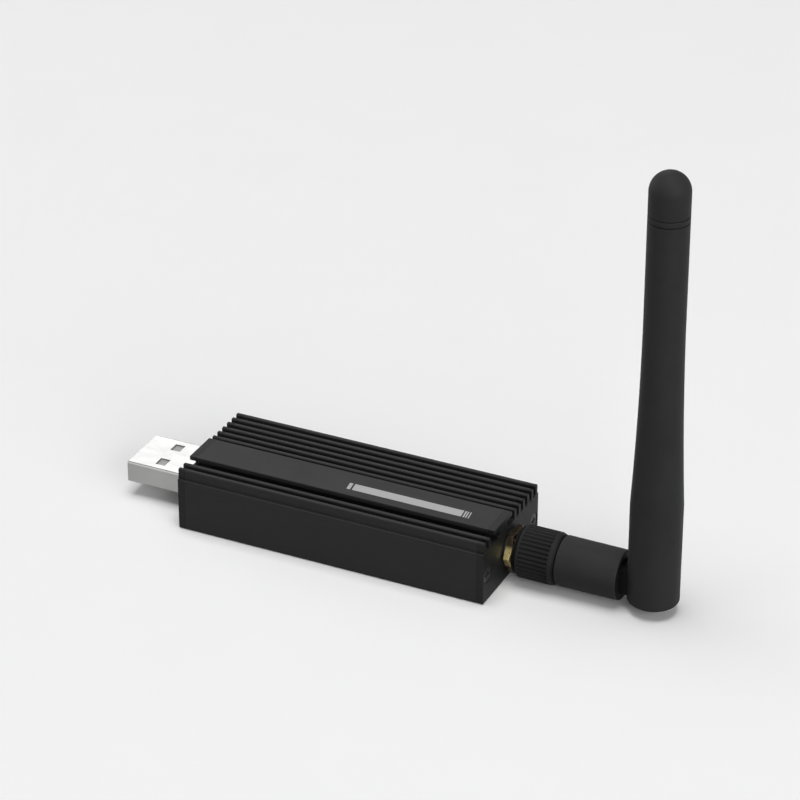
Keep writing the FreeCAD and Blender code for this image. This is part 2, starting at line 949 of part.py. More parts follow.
# An open ring that holds the coupling nut on the ferrule
def nut_retaining_ring():
    start = jack_face + ring_groove_start + (ring_groove_width - ring_thickness) / 2
    inner = ferrule_radius - ring_groove_depth + ring_clearance
    outer = ferrule_radius + ring_groove_depth - ring_clearance
    face = outline(
        [
            (start, inner, 0),
            (start + ring_thickness, inner, 0),
            (start + ring_thickness, outer, 0),
            (start, outer, 0),
        ],
        lambda p: Vector(p.x, 0, axis_height + p.y),
    )
    ring = face.revolve(Vector(0, 0, axis_height), Vector(1, 0, 0), 360 - ring_opening)
    ring.rotate(Vector(0, 0, axis_height), Vector(1, 0, 0), ring_opening / 2)
    return ring


# Brass nut: threaded over the jack in front, running on the ferrule behind
def coupling_nut():
    front = coupling_start + coupling_nut_recess
    end = coupling_start + coupling_nut_length
    nut = hexagon(coupling_nut_flats, front, end)
    thread = thread_radius + thread_clearance
    run = ferrule_radius + connector_clearance
    ring_start = jack_face + ring_groove_start
    ring_end = ring_start + ring_groove_width
    ring_roof = ferrule_radius + ring_groove_depth
    thread_end = jack_end + coupling_nut_relief
    hollow = turned([
        (front, 0, 0),
        (front, thread + coupling_nut_lead_in, 0),
        (front + coupling_nut_lead_in, thread, 0),
        (thread_end, thread, 0),
        (thread_end, run, 0),
        (ring_start, run, 0),
        (ring_start, ring_roof, 0),
        (ring_end, ring_roof, 0),
        (ring_end, run, 0),
        (end, run, 0),
        (end, 0, 0),
    ])
    return nut.cut(hollow)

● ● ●

▶ _Required task_: Reproduce only the lines from the top of the material through the one bearing "return ring", each exactly as it stands.

▶ _Complete answer_:
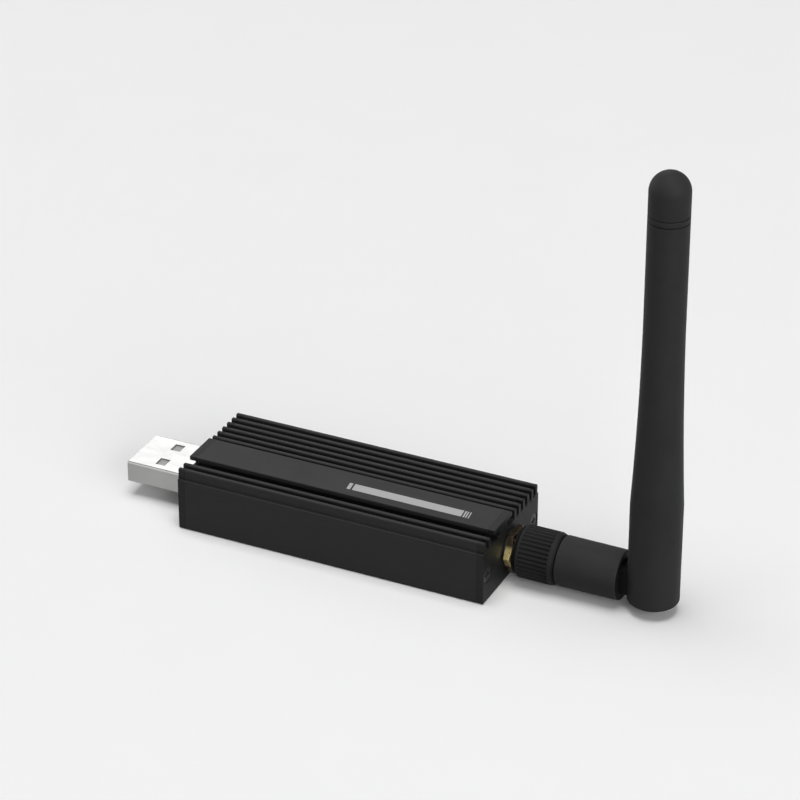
Keep writing the FreeCAD and Blender code for this image. This is part 2, starting at line 949 of part.py. More parts follow.
# An open ring that holds the coupling nut on the ferrule
def nut_retaining_ring():
    start = jack_face + ring_groove_start + (ring_groove_width - ring_thickness) / 2
    inner = ferrule_radius - ring_groove_depth + ring_clearance
    outer = ferrule_radius + ring_groove_depth - ring_clearance
    face = outline(
        [
            (start, inner, 0),
            (start + ring_thickness, inner, 0),
            (start + ring_thickness, outer, 0),
            (start, outer, 0),
        ],
        lambda p: Vector(p.x, 0, axis_height + p.y),
    )
    ring = face.revolve(Vector(0, 0, axis_height), Vector(1, 0, 0), 360 - ring_opening)
    ring.rotate(Vector(0, 0, axis_height), Vector(1, 0, 0), ring_opening / 2)
    return ring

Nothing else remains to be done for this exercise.